There have been some hurtful words thrown in my direction from time to time, and one of my greatest faults is that I tuck those words away to savor at a later date. Sometimes, they just get pulled out without me even trying. I know, would that we were all so blessed…
Most recently, I was recalling a time when someone told me I wasn’t emotionally healthy. (This gem was from over 4 years ago-I know, you’re jealous of my recall…) This was a person I was not particularly close with, who had no real permission to speak into my life in this manner. I was so upset, and was talking to my husband about it and he offered me some wisdom. “Laura, we are only so critical of others when we think we’ve arrived. And the thing is, none of us have. All of us are in process. We are pressing onward toward the goal, having not yet reached it.” He prayed over me, called the spiritual attack out for what it was, but what he said stuck with me the most.
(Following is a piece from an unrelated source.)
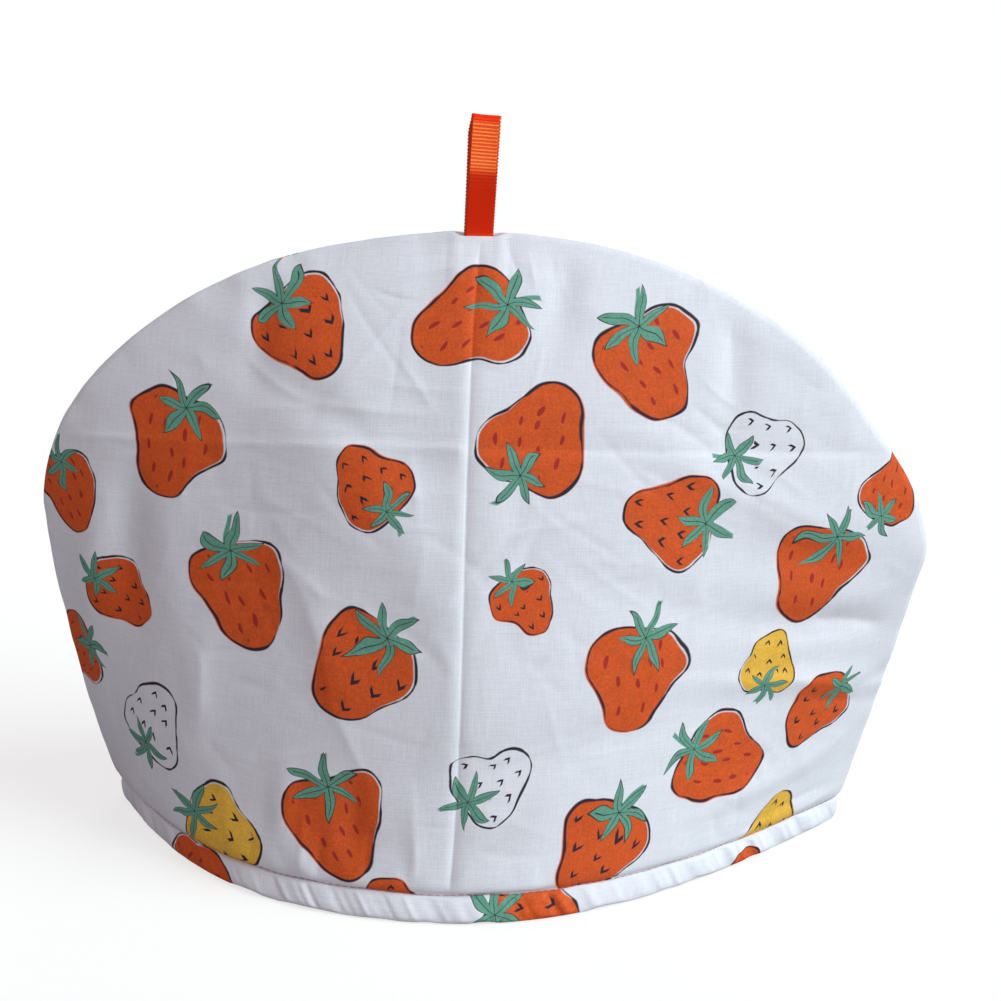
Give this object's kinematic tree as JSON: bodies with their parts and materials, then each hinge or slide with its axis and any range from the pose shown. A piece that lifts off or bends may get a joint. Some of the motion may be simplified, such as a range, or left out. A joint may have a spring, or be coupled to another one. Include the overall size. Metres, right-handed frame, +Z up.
{
  "type": "tea cosy",
  "caption": "Padded dome-shaped tea cosy in berry-printed cotton, with a bound hem that stands open and a ribbon loop at the crown.",
  "frame": {"origin": "on the table, under the middle of the cosy's bounding box, level with the foot of the hem binding", "axes": "+Z up, +X to the right along the arch seam, the front panel towards -Y"},
  "size_m": [0.3458, 0.177, 0.2835],
  "materials": {
    "printed_cotton": "matte plain-weave cotton, printed with berries",
    "ribbon": "ribbed grosgrain with a slight sheen"
  },
  "bodies": {
    "root": {"front_panel": "printed_cotton", "back_panel": "printed_cotton", "hem_binding": "printed_cotton", "hanging_loop": "ribbon"}
  },
  "joints": []
}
How often am I critical of others, and how rooted that is in pride…in thinking I am somehow superior in some way. “I just read this book on _______ and now I will teach you, young grasshopper, in the ways you should go.”
We think we’ve got it all together, don’t we? I wish we could all just admit what messes we are and offer grace to each other. Sometimes we withhold grace, because we don’t want to be taken advantage of. Certainly, that can happen. But I will speak for myself and say that when I have been offered true grace, I have appreciated that friendship even more.